Liberarsi dagli stereotipi

Diario di bordo

Scrive Mauro Varotto, in “Montagne di mezzo”, quello che ritengo il testo più affascinante degli ultimi anni sui temi della (geografia territoriale della) montagna: “Se vogliono mantenere la loro differenza ed essere luogo della medietas, in grado di dare ospitalità a tante funzioni insieme, le montagne di mezzo devono liberarsi degli stereotipi e delle semplificazioni che hanno omologato l’immaginario turistico contemporaneo, trasformando tante fenomenologie montane in una immagine unica, reiterata all’infinito, tanto da costringere il complesso caleidoscopio della montagna reale ad aderire il più possibile al clichè che il turista si aspetta di incontrare (…). In molti si sono cimentati nel fornire un catalogo degli stereotipi della montagna (…): la montagna sapienziale, la montagna agonistica, la montagna poetica, la montagna turistica e quella alternativa. Al di là delle varie articolazioni possibili, gli stereotipi più ricorrenti si possono suddividere in due grandi famiglie, solo apparentemente in contrapposizione: quella delle “Alpi romantiche”, montagne intese come stato originario di natura e cultura, e quella delle “Alpi ludiche” e del corteggio di stereotipi connessi alla modernità, ovvero il playground turistico, alpinistico, ricreativo delle economie del tempo libero”.

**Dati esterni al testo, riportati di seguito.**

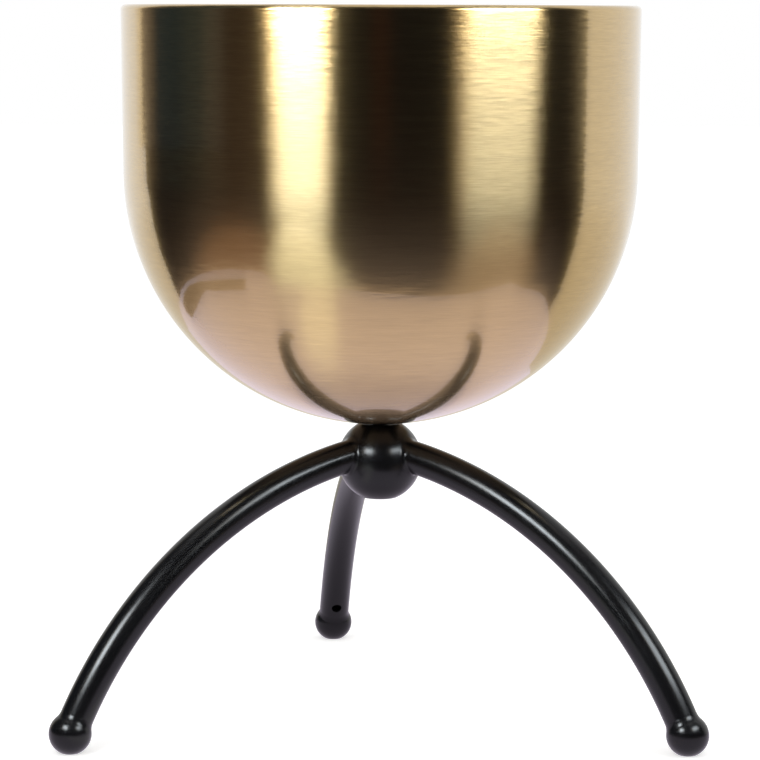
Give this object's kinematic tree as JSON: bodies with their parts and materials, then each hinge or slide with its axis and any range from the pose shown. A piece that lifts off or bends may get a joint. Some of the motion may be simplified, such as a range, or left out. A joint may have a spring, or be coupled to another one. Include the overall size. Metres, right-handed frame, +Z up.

Sono parole che ci fanno riflettere, e che fungono da monito rispetto a quello che proviamo a (non) fare ormai da tanti mesi. Forse qualche volta ci siamo cascati, per arrivare lentamente e con il tempo a una sorta di maturazione, capace di metterci all’erta rispetto ai rischi citati. All’erta soprattutto dall’estrattivismo, un fenomeno che tormenta le montagne da secoli e che non esita a ridursi, un estrattivismo endogeno – abitarci non rende immuni dal rischio – , in una sorta di economia di sussistenza (a volte sul filo del legittimo) dei suoi abitanti, ma soprattutto un estrattivismo esogeno, di chi fa della montagna una quinta scenografica di interessi altri, di chi utilizza il capitale relazionale e di comunità (che in certi luoghi è molto fragile, soggetto a repentini cambiamenti) come mezzo e non come fine.

Le montagne di mezzo devono liberarsi degli stereotipi e delle semplificazioni che hanno omologato l’immaginario turistico contemporaneo, trasformando tante fenomenologie montane in una immagine unica

E’ una montagna di una complessità pazzesca, dove i legami sono invisibili (e trasparenti), dove esistono milioni di colori, dove tutto è sfumatura, dove il bello si staglia evidente così come il brutto, è una montagna abitata, dove si può essere se stessi in purezza (ma questo vale per tanti piccoli paesi compreso il mio), dove si è quello che si è, non solo quello che si è sempre stati o ciò che si deve essere. Dove niente è come sembra perchè non è un territorio geografico ma un territorio di reti, e non finisce dove finisce la strada – ovvero dove inizia il massiccio dell’Adamello, ma è molto più esteso perchè viaggia nel tempo, nella memoria, fino alla pianura, fino alla città, e ci arriva molto più velocemente (e a orari inimmaginabili per una abitudine urbana) rispetto alla velocità del tragitto contrario.

Prosegue Varotto: “tutto ciò in assenza di contrappesi e contromisure, induce presto ad adeguare la realtà alle aspettative: il territorio montano si conforma all’immagine di sè, insegue lo stereotipo sullo stesso terreno, alimenta la messinscena di una dimensione artefatta e teatralizzata dell’ambiente e delle comunità alpine a cui le comunità si adeguano in nome dell’unico modello economico possibile, ma non sostenibile”.